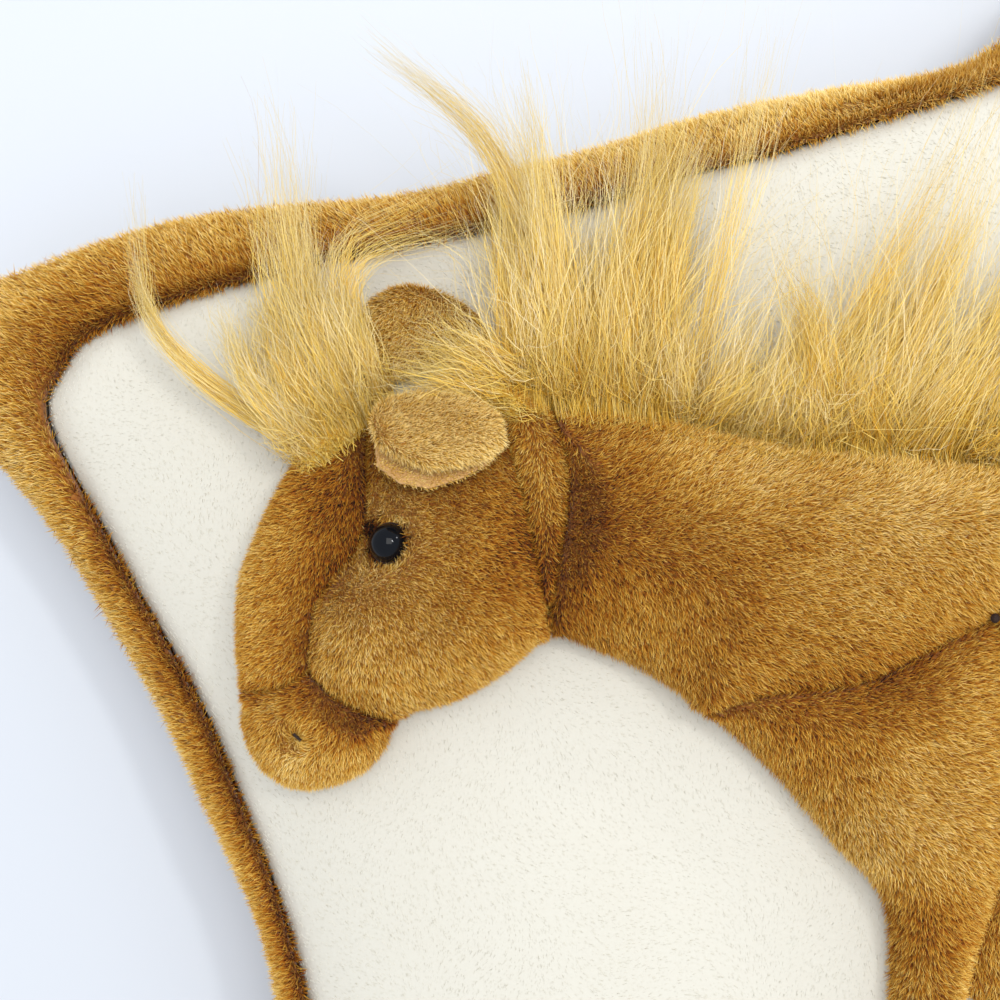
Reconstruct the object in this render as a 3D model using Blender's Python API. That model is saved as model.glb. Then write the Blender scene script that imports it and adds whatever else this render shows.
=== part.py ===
# Plush pony in padded relief, sewn on the front of a square cushion.
# The cushion lies on its back: +Z points out of its front face, +Y to its top side, +X to its right side.
# The origin is on the floor under the cushion's middle. Lengths are in metres.

import math

import bmesh
import bpy
import numpy as np
from mathutils import Matrix, Vector
from mathutils.bvhtree import BVHTree

# Cushion
cushion_half_side = 0.1995  # from the middle to the outer seam, halfway along a side
side_draw = 0.0381  # how far the sides draw in between the corners
cushion_corner_reach = cushion_half_side + side_draw  # at a corner, along one axis
side_ease_share = 0.25  # how softly the sides turn at their middles
corner_power = 14.0
side_border_width = 0.0145  # the border strip halfway along the left and right sides, seen from the front
top_border_width = 0.020  # the same at the top and bottom
panel_half_width = cushion_half_side - side_border_width  # cream front panel, to its seam with the border
panel_half_height = cushion_half_side - top_border_width
panel_corner_reach_x = 0.033  # how much further out the panel's side seams run at the corners
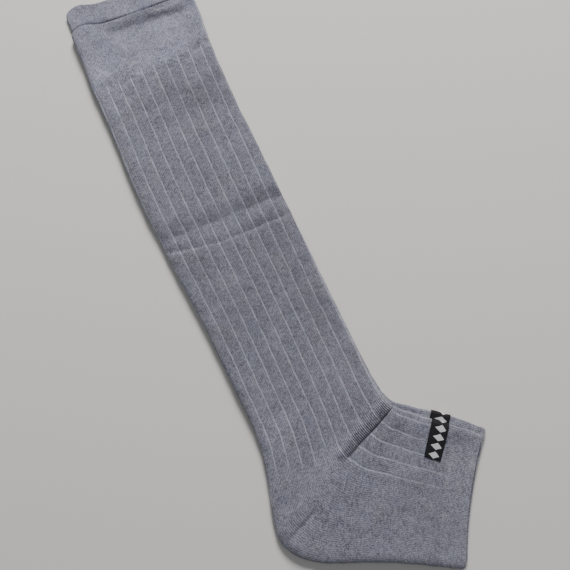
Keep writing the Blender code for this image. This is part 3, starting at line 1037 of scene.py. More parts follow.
cuff_points, cuff_rib, _, _ = sock_wall(cuff_rows, cuff_depths, False, CUFF_WALLS, False, True)
print("grid of the upper cuff:", cuff_points.shape[:2])
print("its height, mm:", cuff_points[..., 2].min().round(2), "to", cuff_points[..., 2].max().round(2))

# %% [markdown]
# ## From a grid to a mesh
#
# Neighbouring points of a grid make its faces, and the last row or column joins the first one again
# where the grid is closed. We write points and faces straight into the mesh with `foreach_set`, which
# takes whole arrays and is far quicker than adding them one by one. A map (UV) has a value for each
# face corner, and an attribute has one for each point.

# %% Grids, maps and attributes
def grid_corners(rows, columns, closed):
    """Row and column of each face's first corner, then those of the corner across from it."""
    i, j = np.meshgrid(
        np.arange(rows if closed else rows - 1),
        np.arange(columns if closed else columns - 1),
        indexing="ij",
    )
    i, j = i.ravel(), j.ravel()
    return i, j, (i + 1) % rows, (j + 1) % columns


def at_corners(values, corners):
    """A grid's values at the four corners of each face, in order round the face."""
    i, j, next_i, next_j = corners
    return np.stack([values[i, j], values[i, next_j], values[next_i, next_j], values[next_i, j]], 1)


def grid_object(name, points, closed):
    """A mesh object from a grid of points in plan millimetres, closed on itself where asked."""
    rows, columns, _ = points.shape
    corners = grid_corners(rows, columns, closed)
    quads = at_corners(np.arange(rows * columns).reshape(rows, columns), corners)
    place = (points - np.array([*PLAN_CENTRE, 0.0])) * MM
    mesh = bpy.data.meshes.new(name)
    mesh.vertices.add(rows * columns)
    mesh.vertices.foreach_set("co", place.astype(np.float32).ravel())
    mesh.loops.add(quads.size)
    mesh.loops.foreach_set("vertex_index", quads.astype(np.int32).ravel())
    mesh.polygons.add(len(quads))
    mesh.polygons.foreach_set("loop_start", np.arange(0, quads.size, 4, dtype=np.int32))
    mesh.update(calc_edges=True)
    mesh.shade_smooth()
    piece = bpy.data.objects.new(name, mesh)
    bpy.context.scene.collection.objects.link(piece)
    return piece, corners


def set_map(piece, name, u, v):
    """A map with a pair of numbers for each corner of each face."""
    layer = piece.data.uv_layers.new(name=name)
    layer.data.foreach_set("uv", np.stack([u, v], 2).astype(np.float32).ravel())


def set_attribute(piece, name, values):
    """A number for each point, which a finish can read."""
    layer = piece.data.attributes.new(name, "FLOAT", "POINT")
    layer.data.foreach_set("value", values.astype(np.float32).ravel())


for closed in (False, True):
    print("faces of a grid of 4 x 5 points:", len(grid_corners(4, 5, closed)[0]), "closed:", closed)

# %% [markdown]
# ## The map of the knit
#
# The stitches follow the knitting, not the picture plane. So the knit has its own map: U is the rib
# number round the sock, and V is how many millimetres of knitting lie between a point and the end of
# its piece. On the leg V counts from the cuff's side, and past the ankle it counts from the toe's. The
# two meet at the ankle's deep line, where a real heel also changes its direction of knitting.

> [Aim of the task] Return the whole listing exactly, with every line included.

> [Solution below]
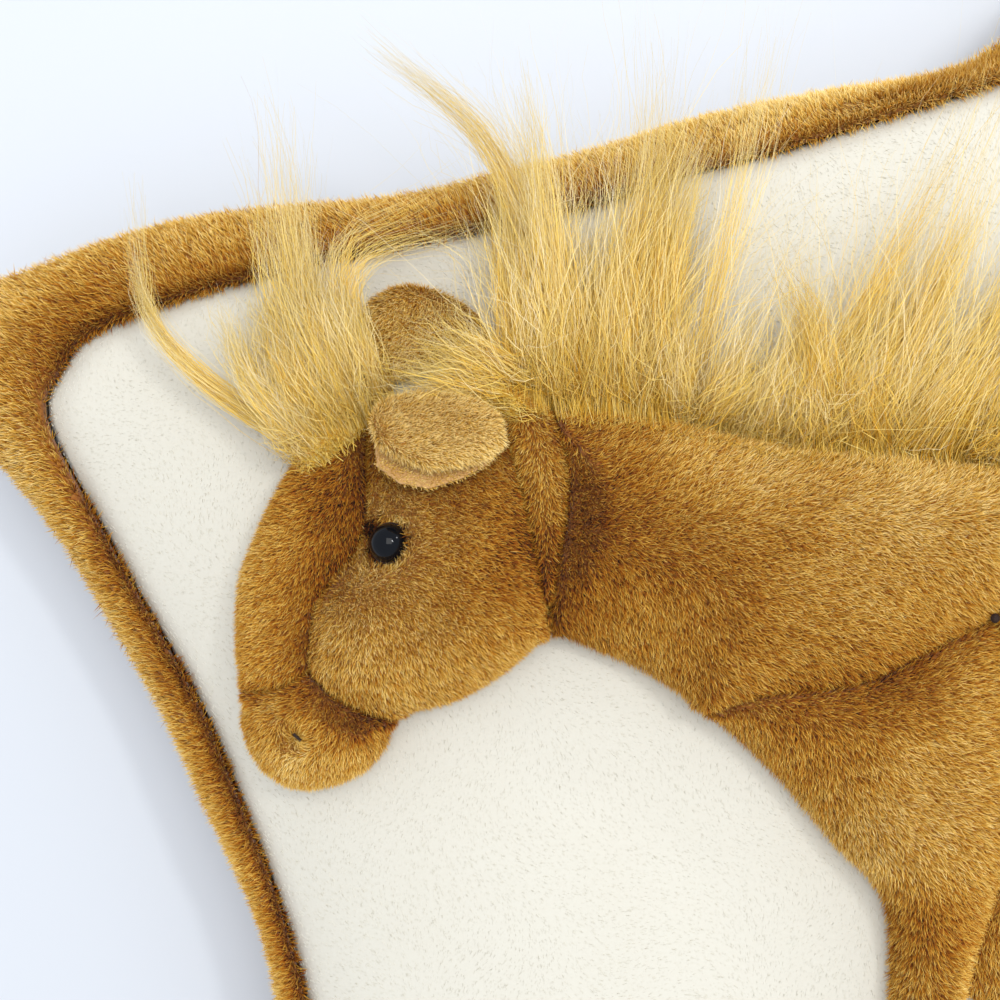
Reconstruct the object in this render as a 3D model using Blender's Python API. That model is saved as model.glb. Then write the Blender scene script that imports it and adds whatever else this render shows.
=== part.py ===
# Plush pony in padded relief, sewn on the front of a square cushion.
# The cushion lies on its back: +Z points out of its front face, +Y to its top side, +X to its right side.
# The origin is on the floor under the cushion's middle. Lengths are in metres.

import math

import bmesh
import bpy
import numpy as np
from mathutils import Matrix, Vector
from mathutils.bvhtree import BVHTree

# Cushion
cushion_half_side = 0.1995  # from the middle to the outer seam, halfway along a side
side_draw = 0.0381  # how far the sides draw in between the corners
cushion_corner_reach = cushion_half_side + side_draw  # at a corner, along one axis
side_ease_share = 0.25  # how softly the sides turn at their middles
corner_power = 14.0
side_border_width = 0.0145  # the border strip halfway along the left and right sides, seen from the front
top_border_width = 0.020  # the same at the top and bottom
panel_half_width = cushion_half_side - side_border_width  # cream front panel, to its seam with the border
panel_half_height = cushion_half_side - top_border_width
panel_corner_reach_x = 0.033  # how much further out the panel's side seams run at the corners
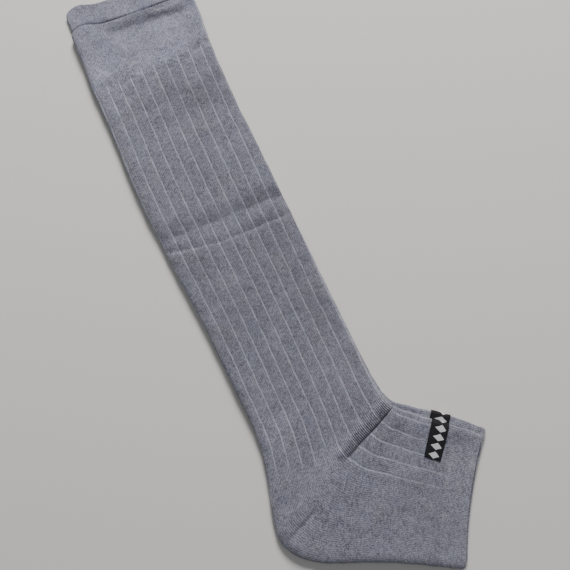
Keep writing the Blender code for this image. This is part 3, starting at line 1037 of scene.py. More parts follow.
cuff_points, cuff_rib, _, _ = sock_wall(cuff_rows, cuff_depths, False, CUFF_WALLS, False, True)
print("grid of the upper cuff:", cuff_points.shape[:2])
print("its height, mm:", cuff_points[..., 2].min().round(2), "to", cuff_points[..., 2].max().round(2))

# %% [markdown]
# ## From a grid to a mesh
#
# Neighbouring points of a grid make its faces, and the last row or column joins the first one again
# where the grid is closed. We write points and faces straight into the mesh with `foreach_set`, which
# takes whole arrays and is far quicker than adding them one by one. A map (UV) has a value for each
# face corner, and an attribute has one for each point.

# %% Grids, maps and attributes
def grid_corners(rows, columns, closed):
    """Row and column of each face's first corner, then those of the corner across from it."""
    i, j = np.meshgrid(
        np.arange(rows if closed else rows - 1),
        np.arange(columns if closed else columns - 1),
        indexing="ij",
    )
    i, j = i.ravel(), j.ravel()
    return i, j, (i + 1) % rows, (j + 1) % columns


def at_corners(values, corners):
    """A grid's values at the four corners of each face, in order round the face."""
    i, j, next_i, next_j = corners
    return np.stack([values[i, j], values[i, next_j], values[next_i, next_j], values[next_i, j]], 1)


def grid_object(name, points, closed):
    """A mesh object from a grid of points in plan millimetres, closed on itself where asked."""
    rows, columns, _ = points.shape
    corners = grid_corners(rows, columns, closed)
    quads = at_corners(np.arange(rows * columns).reshape(rows, columns), corners)
    place = (points - np.array([*PLAN_CENTRE, 0.0])) * MM
    mesh = bpy.data.meshes.new(name)
    mesh.vertices.add(rows * columns)
    mesh.vertices.foreach_set("co", place.astype(np.float32).ravel())
    mesh.loops.add(quads.size)
    mesh.loops.foreach_set("vertex_index", quads.astype(np.int32).ravel())
    mesh.polygons.add(len(quads))
    mesh.polygons.foreach_set("loop_start", np.arange(0, quads.size, 4, dtype=np.int32))
    mesh.update(calc_edges=True)
    mesh.shade_smooth()
    piece = bpy.data.objects.new(name, mesh)
    bpy.context.scene.collection.objects.link(piece)
    return piece, corners


def set_map(piece, name, u, v):
    """A map with a pair of numbers for each corner of each face."""
    layer = piece.data.uv_layers.new(name=name)
    layer.data.foreach_set("uv", np.stack([u, v], 2).astype(np.float32).ravel())


def set_attribute(piece, name, values):
    """A number for each point, which a finish can read."""
    layer = piece.data.attributes.new(name, "FLOAT", "POINT")
    layer.data.foreach_set("value", values.astype(np.float32).ravel())


for closed in (False, True):
    print("faces of a grid of 4 x 5 points:", len(grid_corners(4, 5, closed)[0]), "closed:", closed)

# %% [markdown]
# ## The map of the knit
#
# The stitches follow the knitting, not the picture plane. So the knit has its own map: U is the rib
# number round the sock, and V is how many millimetres of knitting lie between a point and the end of
# its piece. On the leg V counts from the cuff's side, and past the ankle it counts from the toe's. The
# two meet at the ankle's deep line, where a real heel also changes its direction of knitting.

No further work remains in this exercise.